# MATERIAL PROVIDED start

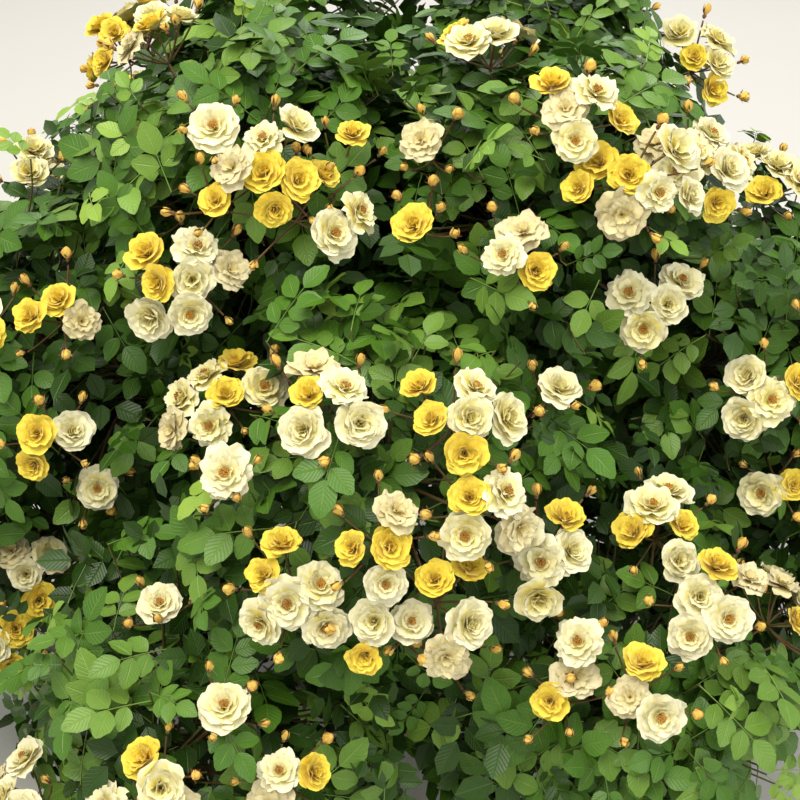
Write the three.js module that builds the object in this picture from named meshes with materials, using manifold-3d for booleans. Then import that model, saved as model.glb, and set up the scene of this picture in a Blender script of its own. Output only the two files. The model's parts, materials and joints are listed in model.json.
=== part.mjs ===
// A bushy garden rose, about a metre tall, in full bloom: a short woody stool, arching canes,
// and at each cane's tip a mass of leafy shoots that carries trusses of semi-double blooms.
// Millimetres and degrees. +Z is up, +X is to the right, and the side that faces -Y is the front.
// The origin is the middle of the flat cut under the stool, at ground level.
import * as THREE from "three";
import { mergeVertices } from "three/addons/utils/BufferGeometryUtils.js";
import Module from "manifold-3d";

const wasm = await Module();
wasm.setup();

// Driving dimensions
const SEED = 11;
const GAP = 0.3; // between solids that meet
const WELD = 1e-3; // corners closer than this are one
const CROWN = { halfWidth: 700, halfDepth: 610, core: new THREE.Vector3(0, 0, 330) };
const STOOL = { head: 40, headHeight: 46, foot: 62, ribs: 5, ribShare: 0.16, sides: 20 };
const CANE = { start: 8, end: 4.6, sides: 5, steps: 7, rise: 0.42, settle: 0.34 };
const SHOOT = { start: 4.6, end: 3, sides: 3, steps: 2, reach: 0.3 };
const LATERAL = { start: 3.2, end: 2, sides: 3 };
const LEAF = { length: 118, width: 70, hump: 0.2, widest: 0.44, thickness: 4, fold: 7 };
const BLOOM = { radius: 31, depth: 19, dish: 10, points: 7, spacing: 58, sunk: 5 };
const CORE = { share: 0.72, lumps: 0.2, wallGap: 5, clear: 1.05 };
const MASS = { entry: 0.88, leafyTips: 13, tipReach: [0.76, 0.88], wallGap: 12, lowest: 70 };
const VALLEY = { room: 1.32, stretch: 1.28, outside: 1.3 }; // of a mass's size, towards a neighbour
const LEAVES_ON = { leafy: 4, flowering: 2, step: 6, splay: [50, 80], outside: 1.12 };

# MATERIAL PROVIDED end

> [PROMPT] Write the material out exactly, with nothing left out.

> [PROBLEM SOLUTION]
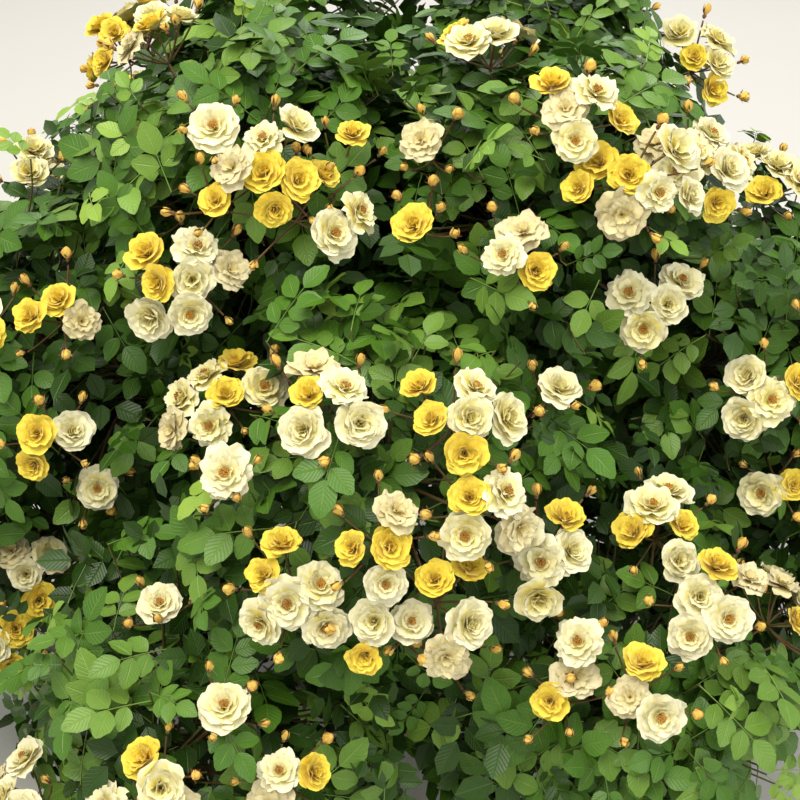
Write the three.js module that builds the object in this picture from named meshes with materials, using manifold-3d for booleans. Then import that model, saved as model.glb, and set up the scene of this picture in a Blender script of its own. Output only the two files. The model's parts, materials and joints are listed in model.json.
=== part.mjs ===
// A bushy garden rose, about a metre tall, in full bloom: a short woody stool, arching canes,
// and at each cane's tip a mass of leafy shoots that carries trusses of semi-double blooms.
// Millimetres and degrees. +Z is up, +X is to the right, and the side that faces -Y is the front.
// The origin is the middle of the flat cut under the stool, at ground level.
import * as THREE from "three";
import { mergeVertices } from "three/addons/utils/BufferGeometryUtils.js";
import Module from "manifold-3d";

const wasm = await Module();
wasm.setup();

// Driving dimensions
const SEED = 11;
const GAP = 0.3; // between solids that meet
const WELD = 1e-3; // corners closer than this are one
const CROWN = { halfWidth: 700, halfDepth: 610, core: new THREE.Vector3(0, 0, 330) };
const STOOL = { head: 40, headHeight: 46, foot: 62, ribs: 5, ribShare: 0.16, sides: 20 };
const CANE = { start: 8, end: 4.6, sides: 5, steps: 7, rise: 0.42, settle: 0.34 };
const SHOOT = { start: 4.6, end: 3, sides: 3, steps: 2, reach: 0.3 };
const LATERAL = { start: 3.2, end: 2, sides: 3 };
const LEAF = { length: 118, width: 70, hump: 0.2, widest: 0.44, thickness: 4, fold: 7 };
const BLOOM = { radius: 31, depth: 19, dish: 10, points: 7, spacing: 58, sunk: 5 };
const CORE = { share: 0.72, lumps: 0.2, wallGap: 5, clear: 1.05 };
const MASS = { entry: 0.88, leafyTips: 13, tipReach: [0.76, 0.88], wallGap: 12, lowest: 70 };
const VALLEY = { room: 1.32, stretch: 1.28, outside: 1.3 }; // of a mass's size, towards a neighbour
const LEAVES_ON = { leafy: 4, flowering: 2, step: 6, splay: [50, 80], outside: 1.12 };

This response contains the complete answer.